Sede de Infinito

Infinito é o que se encontra para além de tudo, do conhecimento, da imaginação, do alcance da mão. Ter sede do que se encontra para lá da linha do horizonte é a imensa vontade de alcançar o que não vemos, o que não possuímos, o que não conhecemos, é por fim, uma forma de perseguir o saber e o conhecimento, se assim o desejarmos, conduzir o sonho através do tempo.

25 dezembro, 2007

LEITURAS


Aqueles que me conhecem e sabem da minha paixão pela história, uma vez ou outra perguntam o que tem a história a ver com a minha profissão, ou seja, com os acidentes de viação. Aparentemente nada. Na verdade, tem tudo. Na averiguação dos acidentes, tal como na história procurando servir-nos de técnicas e do auxílio das outras ciências, também vamos à procura do passado, melhor dito, procurar reconstruir o passado, tentar compreender o que aconteceu, como aconteceu, tentar perceber as causas face às consequências que se conhecem. Tal como na história, o difícil é percebermos o quadro mental dos intervenientes e, tantas vezes, ainda como na história, há intervenientes que já não se encontram presentes. No fim, temos uma interpretação do que se terá passado e dificilmente temos exactamente o que se passou.

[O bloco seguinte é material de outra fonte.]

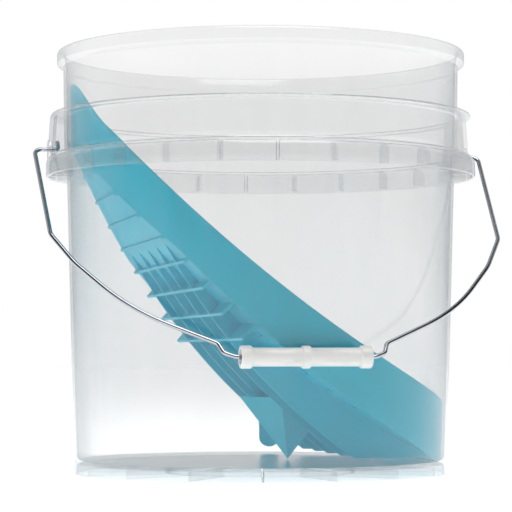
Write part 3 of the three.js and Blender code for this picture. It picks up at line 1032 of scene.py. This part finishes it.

Há dias tive outra prova de que os acidentes estão mesmo no caminho da história e aqui e ali cruzam-se numa partilha de conhecimento. Um dos meus amigos tem a gentileza de me fazer chegar as crónicas desse andarilho do mundo que dá pelo nome de Gonçalo Cadilhe. Este homem que realiza sonhos que tive e mantenho mas que não hei-de realizar, pois tanto nos agarramos à normalidade que nos colamos a ela, a essa realidade que é o automatismo do quotidiano, daí que viajo apenas em sonhos. Construo mundos de fantasia e viajo nos olhos deste Cadilhe. Uma das últimas viagens que decidiu realizar foi seguir os caminhos de Magalhães, o Fernão, sim esse, que deu a volta ao mundo vai para cinco séculos. Começou em Sabrosa onde nasceu segundo uma das hipóteses conhecidas e da última vez que o encontrei estava na Ilha de Moçambique. Dessa crónica respiguei este diálogo espantoso:
“Em quase vinte anos com carta de condução, nunca fui multado. Alguma vez teria de ser a primeira. Acontece agora, no mais improvável dos lugares, na mais caricata das situações. O apito agudo atinge-me com a precisão de um dardo. É comigo. «Então não respeita os sinais?»

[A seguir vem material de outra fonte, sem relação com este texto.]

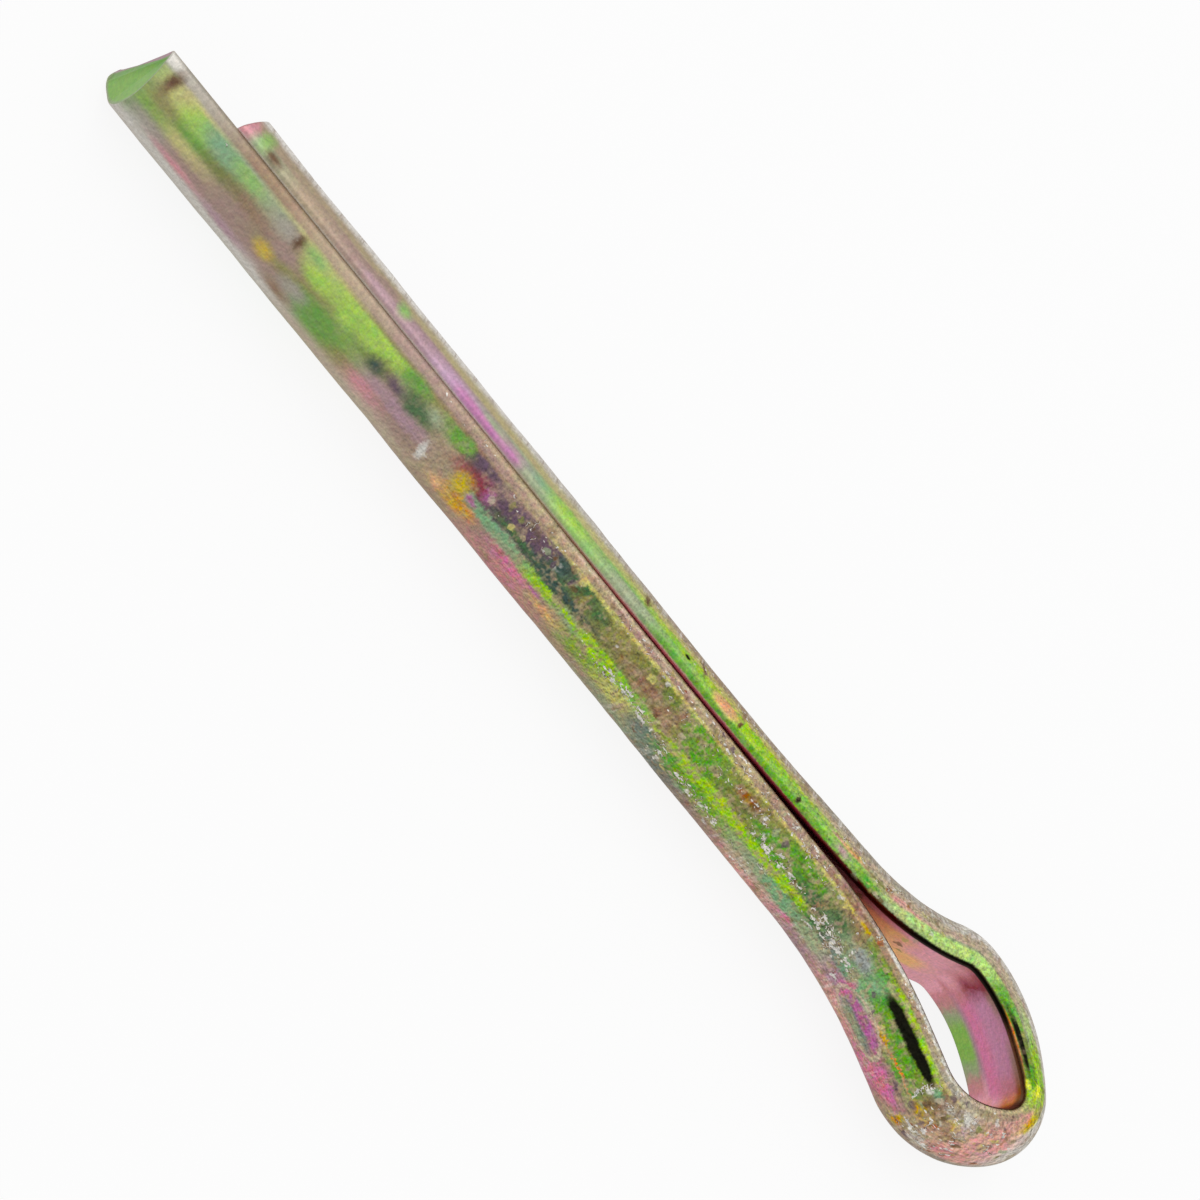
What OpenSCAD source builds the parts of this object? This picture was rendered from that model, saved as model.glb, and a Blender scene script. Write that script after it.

Sinais? Os carros deixaram praticamente de circular há vários anos nas ruas da Ilha de Moçambique, os poucos que ainda o fazem não justificam o «face-lift» dos stops, dos proibidos, dos sentidos únicos completamente enferrujados e retorcidos que ainda sobrevivem. O «meu» sinal está ali de facto, à entrada da praça, um «proibido» que o tempo quase apagou. Explico que não vi o sinal, parecia-me desactualizado, enfim, nem reparei.
O oficial de trânsito não quer ouvir justificações: «A bicicleta estava em contra-mão, dá-se a volta à praça pelo outro lado». Sugiro que está a exagerar, é só uma bicicleta numa praça sem qualquer outro veículo, nem sequer andam peões na rua a esta hora que faz muito calor. Aceita que pode estar a exagerar, mas a infracção subsiste. Ainda tento um último argumento, emotivo: «Num lugar que me recorda tanto o meu Portugal, não é culpa minha que se circule pela esquerda como os ingleses». Remata, inflexível: «A culpa pode não ser sua, mas o pecado foi seu.»”

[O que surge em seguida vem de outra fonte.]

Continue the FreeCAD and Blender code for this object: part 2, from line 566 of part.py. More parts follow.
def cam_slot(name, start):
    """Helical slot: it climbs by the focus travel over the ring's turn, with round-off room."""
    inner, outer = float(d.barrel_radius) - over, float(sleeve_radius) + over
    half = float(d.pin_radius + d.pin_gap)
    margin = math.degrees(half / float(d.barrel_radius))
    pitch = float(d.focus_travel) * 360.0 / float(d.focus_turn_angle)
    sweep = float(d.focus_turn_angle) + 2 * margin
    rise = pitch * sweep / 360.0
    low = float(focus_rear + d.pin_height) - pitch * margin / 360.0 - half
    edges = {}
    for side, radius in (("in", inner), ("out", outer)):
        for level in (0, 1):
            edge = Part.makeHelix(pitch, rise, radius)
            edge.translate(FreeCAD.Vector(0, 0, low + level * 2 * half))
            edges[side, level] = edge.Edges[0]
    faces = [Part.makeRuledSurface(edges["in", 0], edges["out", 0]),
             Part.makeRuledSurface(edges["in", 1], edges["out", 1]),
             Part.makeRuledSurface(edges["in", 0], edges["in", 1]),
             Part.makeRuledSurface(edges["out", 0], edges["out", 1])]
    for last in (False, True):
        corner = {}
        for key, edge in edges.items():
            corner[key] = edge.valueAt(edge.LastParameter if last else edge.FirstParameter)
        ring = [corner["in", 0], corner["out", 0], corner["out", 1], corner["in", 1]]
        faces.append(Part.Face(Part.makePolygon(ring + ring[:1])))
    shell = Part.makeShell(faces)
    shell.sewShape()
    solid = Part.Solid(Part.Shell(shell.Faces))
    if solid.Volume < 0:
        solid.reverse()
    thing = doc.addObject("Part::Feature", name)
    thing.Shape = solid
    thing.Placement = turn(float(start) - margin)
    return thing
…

Pois é verdade, esta estocada final, digna de um mestre mesmo que polícia de trânsito na Ilha de Moçambique, veio mais uma vez demonstrar o quanto a história está ligada à sinistralidade rodoviária, pois até os portugueses que tanto cultivam o analfabetismo e a falta de cultura e que sempre estão prontos a exigir excesso de zelo aos outros para compensar a sua imprevidência, haverão de perceber esta verdade terrível que lhes passarei a lembrar: «A culpa pode não ser sua, mas o pecado foi seu».